[Your instructions] Output all lines exactly, with nothing added or dropped.

[Supplied information]
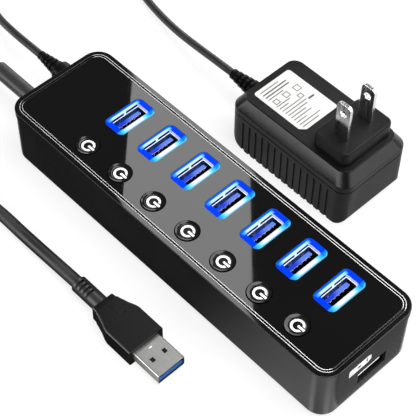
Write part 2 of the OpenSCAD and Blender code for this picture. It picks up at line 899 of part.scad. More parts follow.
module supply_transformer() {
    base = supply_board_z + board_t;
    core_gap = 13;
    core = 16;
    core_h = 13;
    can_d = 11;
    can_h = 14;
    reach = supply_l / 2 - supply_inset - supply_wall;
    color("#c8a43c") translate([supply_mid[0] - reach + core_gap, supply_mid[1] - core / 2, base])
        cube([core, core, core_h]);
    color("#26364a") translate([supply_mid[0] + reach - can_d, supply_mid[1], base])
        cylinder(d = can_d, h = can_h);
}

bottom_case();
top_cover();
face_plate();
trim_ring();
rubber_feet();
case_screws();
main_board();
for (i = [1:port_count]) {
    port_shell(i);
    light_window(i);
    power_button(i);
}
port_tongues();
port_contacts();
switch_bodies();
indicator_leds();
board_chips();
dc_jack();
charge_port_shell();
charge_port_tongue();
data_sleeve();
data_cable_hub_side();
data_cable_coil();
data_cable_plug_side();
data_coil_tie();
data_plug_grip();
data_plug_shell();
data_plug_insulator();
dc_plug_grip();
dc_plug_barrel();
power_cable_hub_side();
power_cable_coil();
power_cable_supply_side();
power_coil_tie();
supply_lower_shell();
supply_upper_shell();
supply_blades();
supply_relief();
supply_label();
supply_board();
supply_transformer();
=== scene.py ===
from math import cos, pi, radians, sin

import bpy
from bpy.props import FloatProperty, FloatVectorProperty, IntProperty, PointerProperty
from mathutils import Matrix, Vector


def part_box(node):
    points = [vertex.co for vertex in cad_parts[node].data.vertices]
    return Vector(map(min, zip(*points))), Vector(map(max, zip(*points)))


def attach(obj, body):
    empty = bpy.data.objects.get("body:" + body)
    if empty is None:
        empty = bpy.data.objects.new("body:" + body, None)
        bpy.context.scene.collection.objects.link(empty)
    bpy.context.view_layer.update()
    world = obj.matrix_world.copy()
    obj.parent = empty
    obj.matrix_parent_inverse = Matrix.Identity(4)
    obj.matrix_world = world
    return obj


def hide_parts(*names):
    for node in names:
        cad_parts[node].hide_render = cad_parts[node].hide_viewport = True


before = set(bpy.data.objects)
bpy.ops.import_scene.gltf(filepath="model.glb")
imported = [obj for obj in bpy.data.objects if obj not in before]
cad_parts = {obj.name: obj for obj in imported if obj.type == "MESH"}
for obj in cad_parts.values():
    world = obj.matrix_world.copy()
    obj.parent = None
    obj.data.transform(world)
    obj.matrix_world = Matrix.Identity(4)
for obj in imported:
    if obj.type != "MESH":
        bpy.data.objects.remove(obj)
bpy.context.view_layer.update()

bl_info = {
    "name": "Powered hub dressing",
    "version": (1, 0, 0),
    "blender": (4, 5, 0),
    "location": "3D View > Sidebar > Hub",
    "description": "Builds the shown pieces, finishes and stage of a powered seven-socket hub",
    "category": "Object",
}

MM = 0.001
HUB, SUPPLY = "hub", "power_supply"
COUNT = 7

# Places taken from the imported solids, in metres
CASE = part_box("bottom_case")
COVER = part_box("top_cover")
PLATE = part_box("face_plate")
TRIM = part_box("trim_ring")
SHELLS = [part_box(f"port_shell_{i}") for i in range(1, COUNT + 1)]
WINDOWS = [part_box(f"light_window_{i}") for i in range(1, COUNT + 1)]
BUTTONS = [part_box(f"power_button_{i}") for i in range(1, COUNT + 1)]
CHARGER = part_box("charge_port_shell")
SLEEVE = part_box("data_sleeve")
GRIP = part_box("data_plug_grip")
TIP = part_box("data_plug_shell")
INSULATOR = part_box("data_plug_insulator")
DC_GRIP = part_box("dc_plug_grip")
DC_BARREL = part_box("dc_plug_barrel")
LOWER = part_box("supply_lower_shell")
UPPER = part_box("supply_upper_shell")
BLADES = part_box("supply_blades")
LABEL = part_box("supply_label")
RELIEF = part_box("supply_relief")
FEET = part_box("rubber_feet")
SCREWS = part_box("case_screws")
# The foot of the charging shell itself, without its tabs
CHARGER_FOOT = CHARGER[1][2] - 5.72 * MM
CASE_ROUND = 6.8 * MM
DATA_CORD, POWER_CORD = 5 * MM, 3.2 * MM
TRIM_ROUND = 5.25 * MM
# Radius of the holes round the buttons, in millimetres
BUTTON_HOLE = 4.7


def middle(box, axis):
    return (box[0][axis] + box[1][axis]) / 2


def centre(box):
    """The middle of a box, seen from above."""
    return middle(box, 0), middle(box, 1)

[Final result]
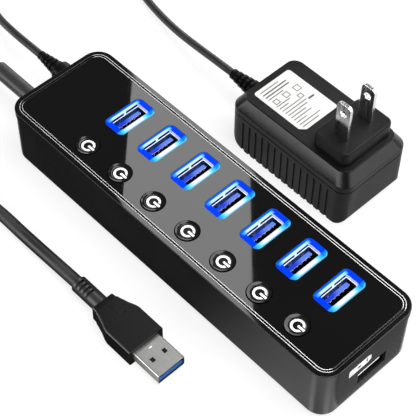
Write part 2 of the OpenSCAD and Blender code for this picture. It picks up at line 899 of part.scad. More parts follow.
module supply_transformer() {
    base = supply_board_z + board_t;
    core_gap = 13;
    core = 16;
    core_h = 13;
    can_d = 11;
    can_h = 14;
    reach = supply_l / 2 - supply_inset - supply_wall;
    color("#c8a43c") translate([supply_mid[0] - reach + core_gap, supply_mid[1] - core / 2, base])
        cube([core, core, core_h]);
    color("#26364a") translate([supply_mid[0] + reach - can_d, supply_mid[1], base])
        cylinder(d = can_d, h = can_h);
}

bottom_case();
top_cover();
face_plate();
trim_ring();
rubber_feet();
case_screws();
main_board();
for (i = [1:port_count]) {
    port_shell(i);
    light_window(i);
    power_button(i);
}
port_tongues();
port_contacts();
switch_bodies();
indicator_leds();
board_chips();
dc_jack();
charge_port_shell();
charge_port_tongue();
data_sleeve();
data_cable_hub_side();
data_cable_coil();
data_cable_plug_side();
data_coil_tie();
data_plug_grip();
data_plug_shell();
data_plug_insulator();
dc_plug_grip();
dc_plug_barrel();
power_cable_hub_side();
power_cable_coil();
power_cable_supply_side();
power_coil_tie();
supply_lower_shell();
supply_upper_shell();
supply_blades();
supply_relief();
supply_label();
supply_board();
supply_transformer();
=== scene.py ===
from math import cos, pi, radians, sin

import bpy
from bpy.props import FloatProperty, FloatVectorProperty, IntProperty, PointerProperty
from mathutils import Matrix, Vector


def part_box(node):
    points = [vertex.co for vertex in cad_parts[node].data.vertices]
    return Vector(map(min, zip(*points))), Vector(map(max, zip(*points)))


def attach(obj, body):
    empty = bpy.data.objects.get("body:" + body)
    if empty is None:
        empty = bpy.data.objects.new("body:" + body, None)
        bpy.context.scene.collection.objects.link(empty)
    bpy.context.view_layer.update()
    world = obj.matrix_world.copy()
    obj.parent = empty
    obj.matrix_parent_inverse = Matrix.Identity(4)
    obj.matrix_world = world
    return obj


def hide_parts(*names):
    for node in names:
        cad_parts[node].hide_render = cad_parts[node].hide_viewport = True


before = set(bpy.data.objects)
bpy.ops.import_scene.gltf(filepath="model.glb")
imported = [obj for obj in bpy.data.objects if obj not in before]
cad_parts = {obj.name: obj for obj in imported if obj.type == "MESH"}
for obj in cad_parts.values():
    world = obj.matrix_world.copy()
    obj.parent = None
    obj.data.transform(world)
    obj.matrix_world = Matrix.Identity(4)
for obj in imported:
    if obj.type != "MESH":
        bpy.data.objects.remove(obj)
bpy.context.view_layer.update()

bl_info = {
    "name": "Powered hub dressing",
    "version": (1, 0, 0),
    "blender": (4, 5, 0),
    "location": "3D View > Sidebar > Hub",
    "description": "Builds the shown pieces, finishes and stage of a powered seven-socket hub",
    "category": "Object",
}

MM = 0.001
HUB, SUPPLY = "hub", "power_supply"
COUNT = 7

# Places taken from the imported solids, in metres
CASE = part_box("bottom_case")
COVER = part_box("top_cover")
PLATE = part_box("face_plate")
TRIM = part_box("trim_ring")
SHELLS = [part_box(f"port_shell_{i}") for i in range(1, COUNT + 1)]
WINDOWS = [part_box(f"light_window_{i}") for i in range(1, COUNT + 1)]
BUTTONS = [part_box(f"power_button_{i}") for i in range(1, COUNT + 1)]
CHARGER = part_box("charge_port_shell")
SLEEVE = part_box("data_sleeve")
GRIP = part_box("data_plug_grip")
TIP = part_box("data_plug_shell")
INSULATOR = part_box("data_plug_insulator")
DC_GRIP = part_box("dc_plug_grip")
DC_BARREL = part_box("dc_plug_barrel")
LOWER = part_box("supply_lower_shell")
UPPER = part_box("supply_upper_shell")
BLADES = part_box("supply_blades")
LABEL = part_box("supply_label")
RELIEF = part_box("supply_relief")
FEET = part_box("rubber_feet")
SCREWS = part_box("case_screws")
# The foot of the charging shell itself, without its tabs
CHARGER_FOOT = CHARGER[1][2] - 5.72 * MM
CASE_ROUND = 6.8 * MM
DATA_CORD, POWER_CORD = 5 * MM, 3.2 * MM
TRIM_ROUND = 5.25 * MM
# Radius of the holes round the buttons, in millimetres
BUTTON_HOLE = 4.7


def middle(box, axis):
    return (box[0][axis] + box[1][axis]) / 2


def centre(box):
    """The middle of a box, seen from above."""
    return middle(box, 0), middle(box, 1)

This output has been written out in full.